##### SUPPLIED ENTRIES
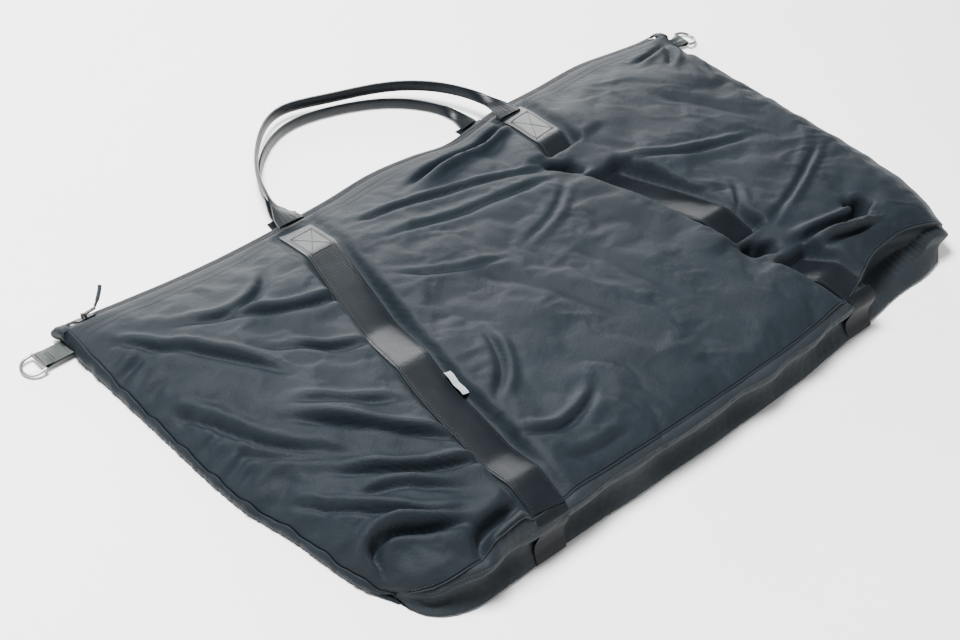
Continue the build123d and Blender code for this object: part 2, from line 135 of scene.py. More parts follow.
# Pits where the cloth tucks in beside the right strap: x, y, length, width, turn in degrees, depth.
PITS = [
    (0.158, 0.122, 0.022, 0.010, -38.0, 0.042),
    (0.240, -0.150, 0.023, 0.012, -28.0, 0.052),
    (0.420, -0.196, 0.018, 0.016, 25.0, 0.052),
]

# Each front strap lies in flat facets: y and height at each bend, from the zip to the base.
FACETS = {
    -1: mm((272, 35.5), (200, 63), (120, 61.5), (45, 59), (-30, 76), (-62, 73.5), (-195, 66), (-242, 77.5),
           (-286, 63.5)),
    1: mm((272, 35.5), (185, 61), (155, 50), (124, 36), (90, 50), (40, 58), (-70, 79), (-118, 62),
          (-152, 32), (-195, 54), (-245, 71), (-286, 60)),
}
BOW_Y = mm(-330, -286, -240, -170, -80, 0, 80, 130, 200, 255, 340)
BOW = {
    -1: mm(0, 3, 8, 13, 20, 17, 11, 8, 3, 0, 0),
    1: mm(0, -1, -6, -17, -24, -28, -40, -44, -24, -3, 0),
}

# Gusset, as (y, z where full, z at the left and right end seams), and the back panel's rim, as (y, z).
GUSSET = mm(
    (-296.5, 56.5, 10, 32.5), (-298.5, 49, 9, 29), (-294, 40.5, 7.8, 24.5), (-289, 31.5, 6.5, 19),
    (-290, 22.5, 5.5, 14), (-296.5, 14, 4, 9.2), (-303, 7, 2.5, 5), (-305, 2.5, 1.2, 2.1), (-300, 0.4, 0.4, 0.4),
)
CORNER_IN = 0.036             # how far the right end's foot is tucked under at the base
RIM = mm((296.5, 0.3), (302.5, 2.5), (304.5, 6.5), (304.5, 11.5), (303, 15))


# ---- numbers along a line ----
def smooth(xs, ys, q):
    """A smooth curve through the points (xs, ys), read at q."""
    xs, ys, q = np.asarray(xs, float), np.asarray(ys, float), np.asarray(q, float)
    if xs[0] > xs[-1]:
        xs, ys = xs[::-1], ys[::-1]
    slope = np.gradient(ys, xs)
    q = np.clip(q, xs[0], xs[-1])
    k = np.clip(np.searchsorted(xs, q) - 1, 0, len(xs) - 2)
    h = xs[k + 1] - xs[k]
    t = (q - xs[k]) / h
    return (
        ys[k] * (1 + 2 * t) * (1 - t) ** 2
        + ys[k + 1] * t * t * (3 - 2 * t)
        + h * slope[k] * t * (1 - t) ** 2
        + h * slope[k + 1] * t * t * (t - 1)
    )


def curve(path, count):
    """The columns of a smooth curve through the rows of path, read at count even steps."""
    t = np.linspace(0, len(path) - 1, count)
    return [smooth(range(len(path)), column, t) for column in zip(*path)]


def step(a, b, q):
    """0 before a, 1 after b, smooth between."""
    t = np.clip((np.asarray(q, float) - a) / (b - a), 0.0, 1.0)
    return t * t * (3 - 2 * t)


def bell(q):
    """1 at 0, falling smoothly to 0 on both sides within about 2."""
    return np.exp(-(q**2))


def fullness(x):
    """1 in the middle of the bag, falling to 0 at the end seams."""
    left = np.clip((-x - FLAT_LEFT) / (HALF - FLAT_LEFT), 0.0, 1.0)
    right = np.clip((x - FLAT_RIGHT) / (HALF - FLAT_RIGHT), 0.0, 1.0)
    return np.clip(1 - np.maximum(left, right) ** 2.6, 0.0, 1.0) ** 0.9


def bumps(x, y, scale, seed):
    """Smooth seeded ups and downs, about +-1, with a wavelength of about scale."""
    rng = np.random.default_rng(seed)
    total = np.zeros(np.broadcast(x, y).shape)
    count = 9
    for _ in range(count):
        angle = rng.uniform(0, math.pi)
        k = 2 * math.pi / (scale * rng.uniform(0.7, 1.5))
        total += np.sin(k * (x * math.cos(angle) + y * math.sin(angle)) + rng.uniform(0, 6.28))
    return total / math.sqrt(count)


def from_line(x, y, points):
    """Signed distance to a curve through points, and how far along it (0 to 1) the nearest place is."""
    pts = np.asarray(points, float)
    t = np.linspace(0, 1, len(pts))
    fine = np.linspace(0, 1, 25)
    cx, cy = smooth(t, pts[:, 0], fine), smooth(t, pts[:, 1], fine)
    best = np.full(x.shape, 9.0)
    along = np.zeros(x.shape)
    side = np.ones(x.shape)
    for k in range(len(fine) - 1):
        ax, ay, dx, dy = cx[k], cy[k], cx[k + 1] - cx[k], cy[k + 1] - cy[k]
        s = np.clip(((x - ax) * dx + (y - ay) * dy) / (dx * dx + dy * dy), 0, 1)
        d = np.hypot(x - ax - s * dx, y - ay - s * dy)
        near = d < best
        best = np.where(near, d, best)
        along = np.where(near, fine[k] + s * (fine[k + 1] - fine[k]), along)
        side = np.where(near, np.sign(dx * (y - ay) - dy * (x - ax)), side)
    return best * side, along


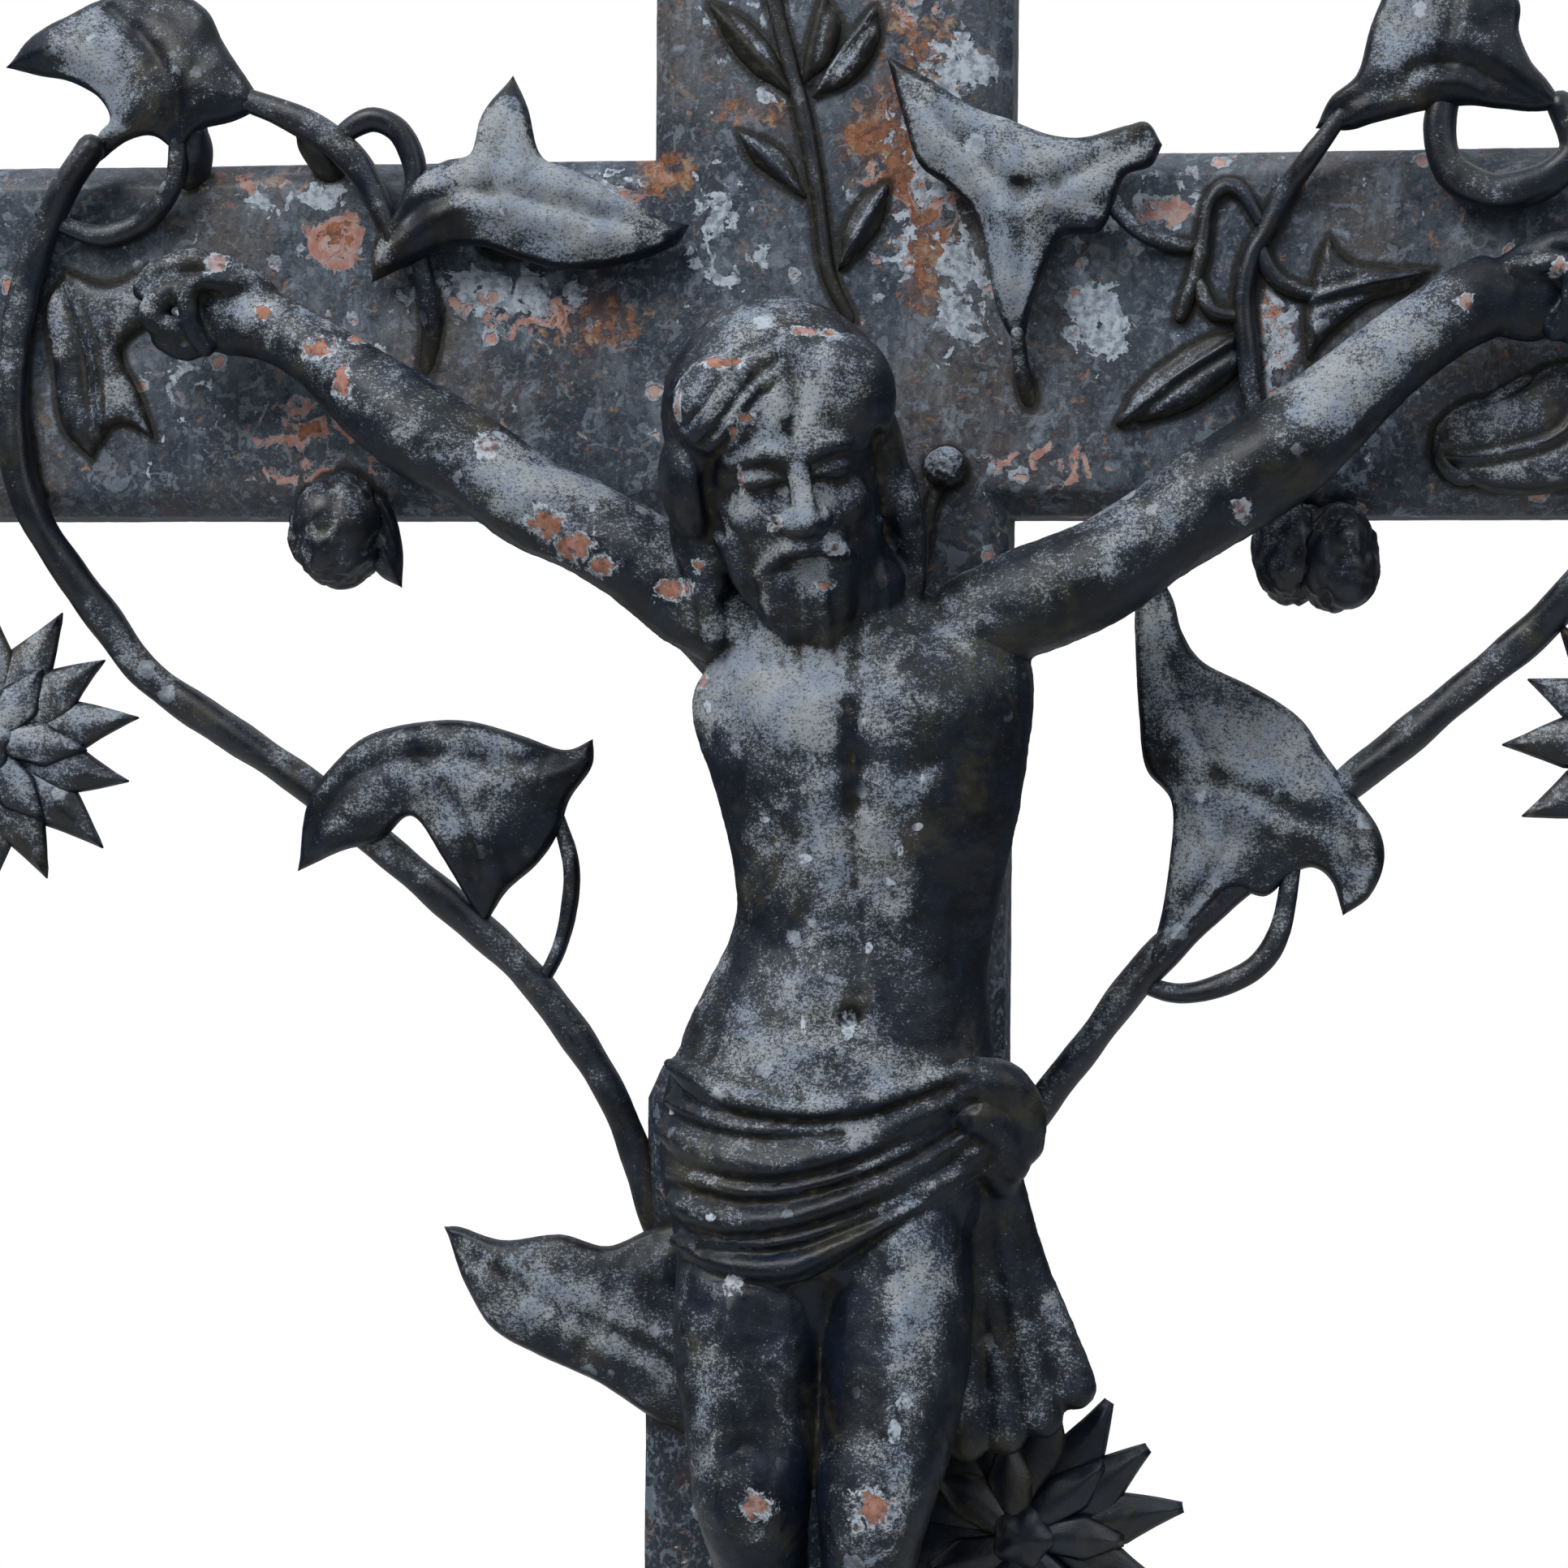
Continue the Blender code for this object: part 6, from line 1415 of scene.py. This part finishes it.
##########
**CHALLENGE**
Find every line above that contains the word "this", and return each one.

**EXERCISE SOLUTION**
Continue the build123d and Blender code for this object: part 2, from line 135 of scene.py. More parts follow.
Continue the Blender code for this object: part 6, from line 1415 of scene.py. This part finishes it.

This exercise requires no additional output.